Author / Lecturer / Television Personality / Filmmaker

Loren Coleman is one of the world’s leading cryptozoologists; indeed, some jokingly say he is the world’s leading living cryptozoologist. Certainly, due to the fact he’s been doing fieldwork, writing, and lecturing on cryptozoology since 1960, he has become one of the most often sought out spokespersons in contemporary cryptozoology. 

 

Coleman was a Life Member of the now-defunct International Society of Cryptozoology, and is the founder/director since 2003, of the International Cryptozoology Museum. In 2016, Coleman co-founded the International Cryptozoology Society.

Coleman has authored and co-authored over forty books (including Cryptozoology A to ZThe Field Guide to Bigfoot and Other Mystery PrimatesThe Field Guide to Lake Monsters and Sea Serpents, Mysterious America, Bigfoot: The True Story of Apes in America, Mothman and Other Curious Encounters, and Mothman: Evil Incarnate). He has been the author of chapters, introductions, and otherwise contributed to more than 60 other books. He has appeared frequently on hundreds of radio and television programs including - Finding Bigfoot, In Search Of, Unsolved Mysteries, Monster Quest, Ancient Mysteries, and Ancient Aliens, as well as lecturing throughout North America and Europe.

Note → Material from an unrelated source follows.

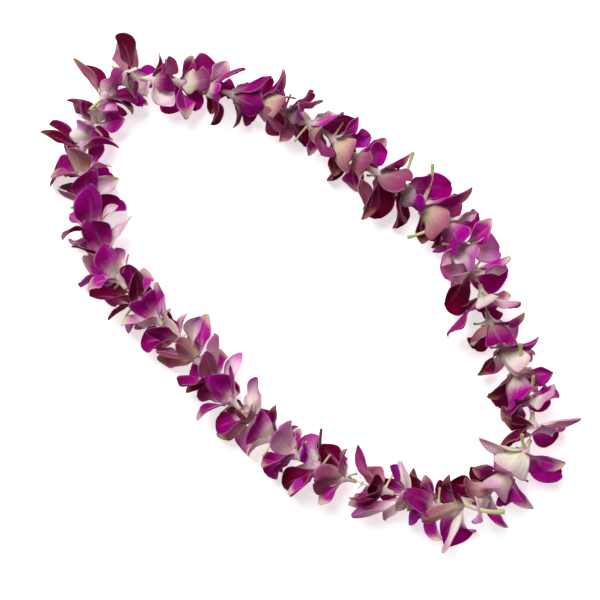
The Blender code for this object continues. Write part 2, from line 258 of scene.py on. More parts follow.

Coleman has an undergraduate degree from Southern Illinois University-Carbondale, where he majored in anthropology, minored in zoology, and completed summer work in archaeology. He has received a graduate degree in psychiatric social work (MSW) from Simmons College in Boston. He was admitted to and took doctoral coursework in anthropology at Brandies University, and in sociology at the University of New Hampshire, but stopped to be a full-time father. Coleman has been an instructor, assistant/associate professor, and documentary filmmaker, at six New England university settings, since 1980. He was a full-time senior research associate at the Muskie School of Public Policy at the University of Southern Maine (USM), and gave one of the first credit courses on the subject of cryptozoology in 1990 as well as examining cryptozoology films in his popular documentary course he taught for 23 semesters at USM, until 2003.